# Exercise brief:
Restate each entry word for word, leaving nothing out.

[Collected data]
+--

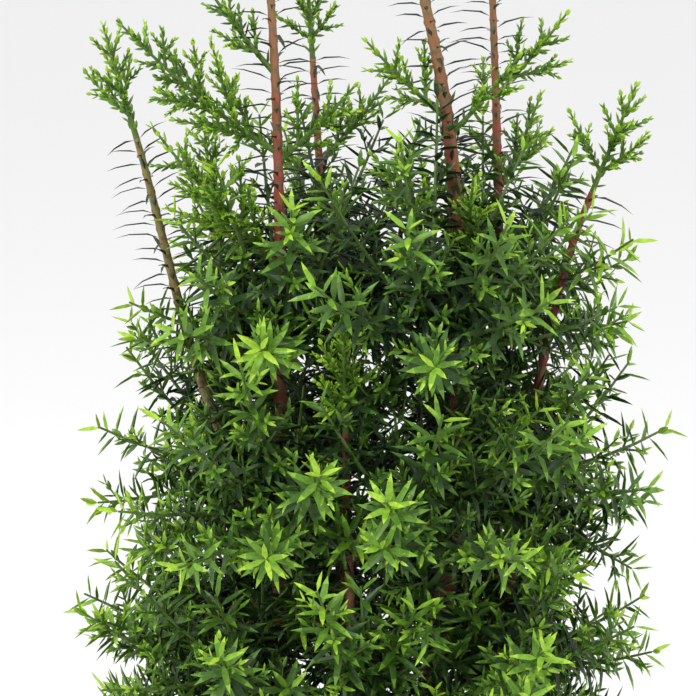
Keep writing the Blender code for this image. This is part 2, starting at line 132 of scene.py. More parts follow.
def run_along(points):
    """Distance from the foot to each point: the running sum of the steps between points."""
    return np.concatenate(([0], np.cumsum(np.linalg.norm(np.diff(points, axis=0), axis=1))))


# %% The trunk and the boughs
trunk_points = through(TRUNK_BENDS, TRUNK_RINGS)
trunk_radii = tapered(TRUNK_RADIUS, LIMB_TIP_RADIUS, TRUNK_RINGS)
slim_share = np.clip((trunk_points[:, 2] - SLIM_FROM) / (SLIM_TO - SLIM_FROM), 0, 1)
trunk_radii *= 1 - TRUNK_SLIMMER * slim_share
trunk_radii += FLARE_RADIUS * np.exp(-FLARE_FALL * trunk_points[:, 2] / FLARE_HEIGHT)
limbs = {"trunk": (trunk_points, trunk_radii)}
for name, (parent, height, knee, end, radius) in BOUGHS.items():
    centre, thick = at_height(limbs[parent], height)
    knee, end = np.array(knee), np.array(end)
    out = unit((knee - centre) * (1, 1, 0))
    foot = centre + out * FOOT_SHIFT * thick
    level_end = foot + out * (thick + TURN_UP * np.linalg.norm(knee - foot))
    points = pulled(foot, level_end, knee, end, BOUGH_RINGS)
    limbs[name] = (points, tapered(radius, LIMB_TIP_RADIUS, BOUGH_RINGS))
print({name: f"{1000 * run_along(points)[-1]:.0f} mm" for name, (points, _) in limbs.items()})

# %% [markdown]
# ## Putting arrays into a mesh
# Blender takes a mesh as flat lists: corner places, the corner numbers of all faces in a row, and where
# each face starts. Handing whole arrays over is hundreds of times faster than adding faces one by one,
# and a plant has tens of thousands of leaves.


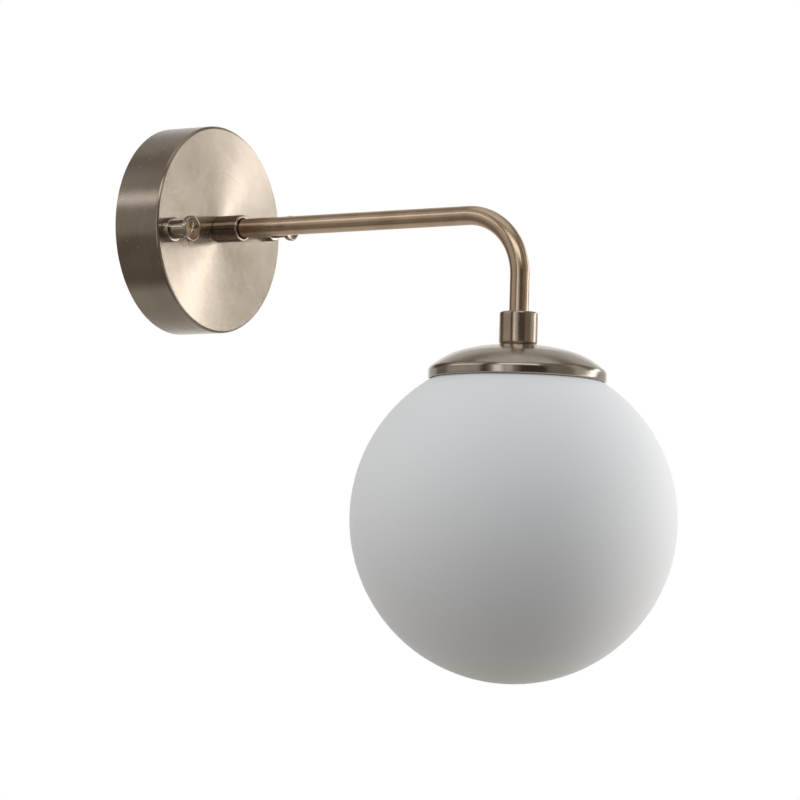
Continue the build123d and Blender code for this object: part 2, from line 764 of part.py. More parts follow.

+--

# Exercise answer:
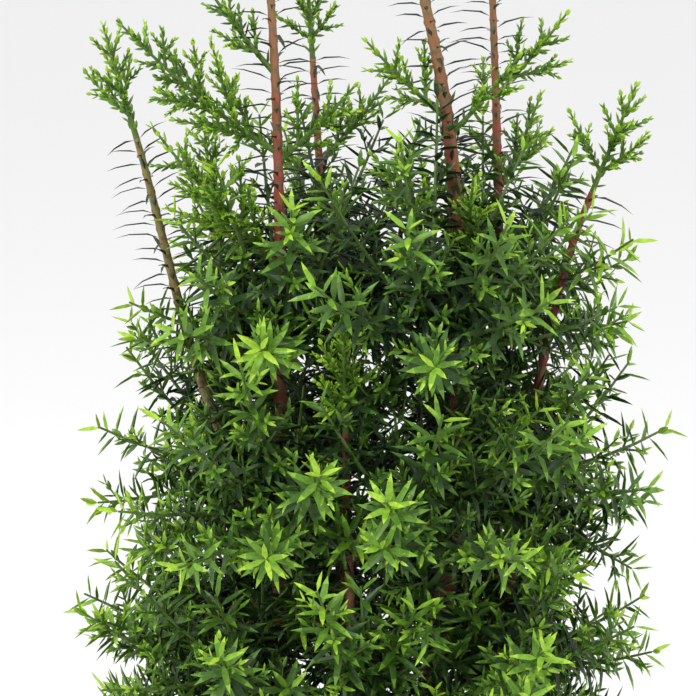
Keep writing the Blender code for this image. This is part 2, starting at line 132 of scene.py. More parts follow.
def run_along(points):
    """Distance from the foot to each point: the running sum of the steps between points."""
    return np.concatenate(([0], np.cumsum(np.linalg.norm(np.diff(points, axis=0), axis=1))))


# %% The trunk and the boughs
trunk_points = through(TRUNK_BENDS, TRUNK_RINGS)
trunk_radii = tapered(TRUNK_RADIUS, LIMB_TIP_RADIUS, TRUNK_RINGS)
slim_share = np.clip((trunk_points[:, 2] - SLIM_FROM) / (SLIM_TO - SLIM_FROM), 0, 1)
trunk_radii *= 1 - TRUNK_SLIMMER * slim_share
trunk_radii += FLARE_RADIUS * np.exp(-FLARE_FALL * trunk_points[:, 2] / FLARE_HEIGHT)
limbs = {"trunk": (trunk_points, trunk_radii)}
for name, (parent, height, knee, end, radius) in BOUGHS.items():
    centre, thick = at_height(limbs[parent], height)
    knee, end = np.array(knee), np.array(end)
    out = unit((knee - centre) * (1, 1, 0))
    foot = centre + out * FOOT_SHIFT * thick
    level_end = foot + out * (thick + TURN_UP * np.linalg.norm(knee - foot))
    points = pulled(foot, level_end, knee, end, BOUGH_RINGS)
    limbs[name] = (points, tapered(radius, LIMB_TIP_RADIUS, BOUGH_RINGS))
print({name: f"{1000 * run_along(points)[-1]:.0f} mm" for name, (points, _) in limbs.items()})

# %% [markdown]
# ## Putting arrays into a mesh
# Blender takes a mesh as flat lists: corner places, the corner numbers of all faces in a row, and where
# each face starts. Handing whole arrays over is hundreds of times faster than adding faces one by one,
# and a plant has tens of thousands of leaves.


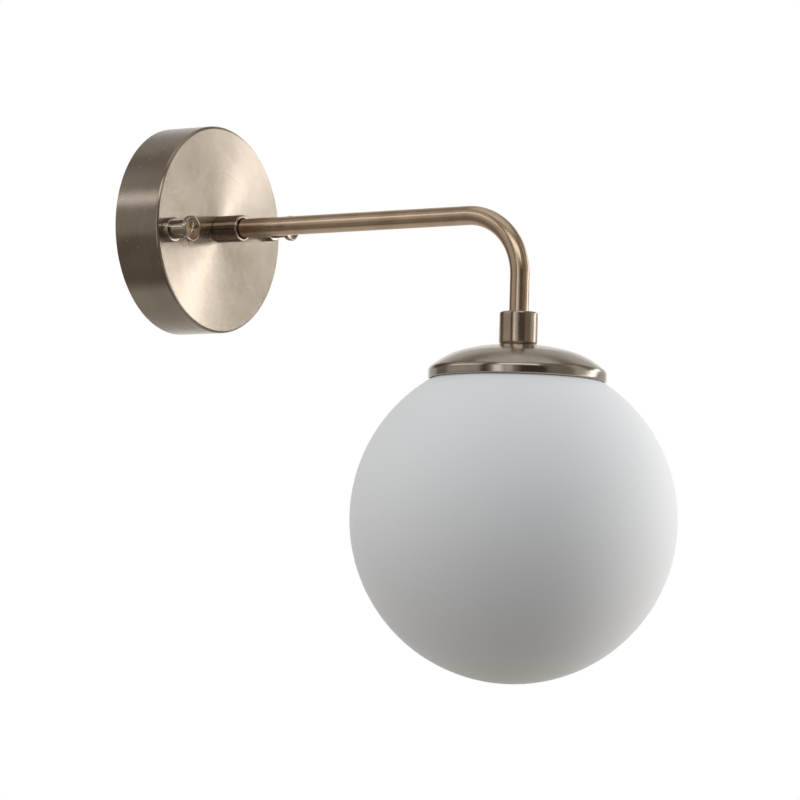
Continue the build123d and Blender code for this object: part 2, from line 764 of part.py. More parts follow.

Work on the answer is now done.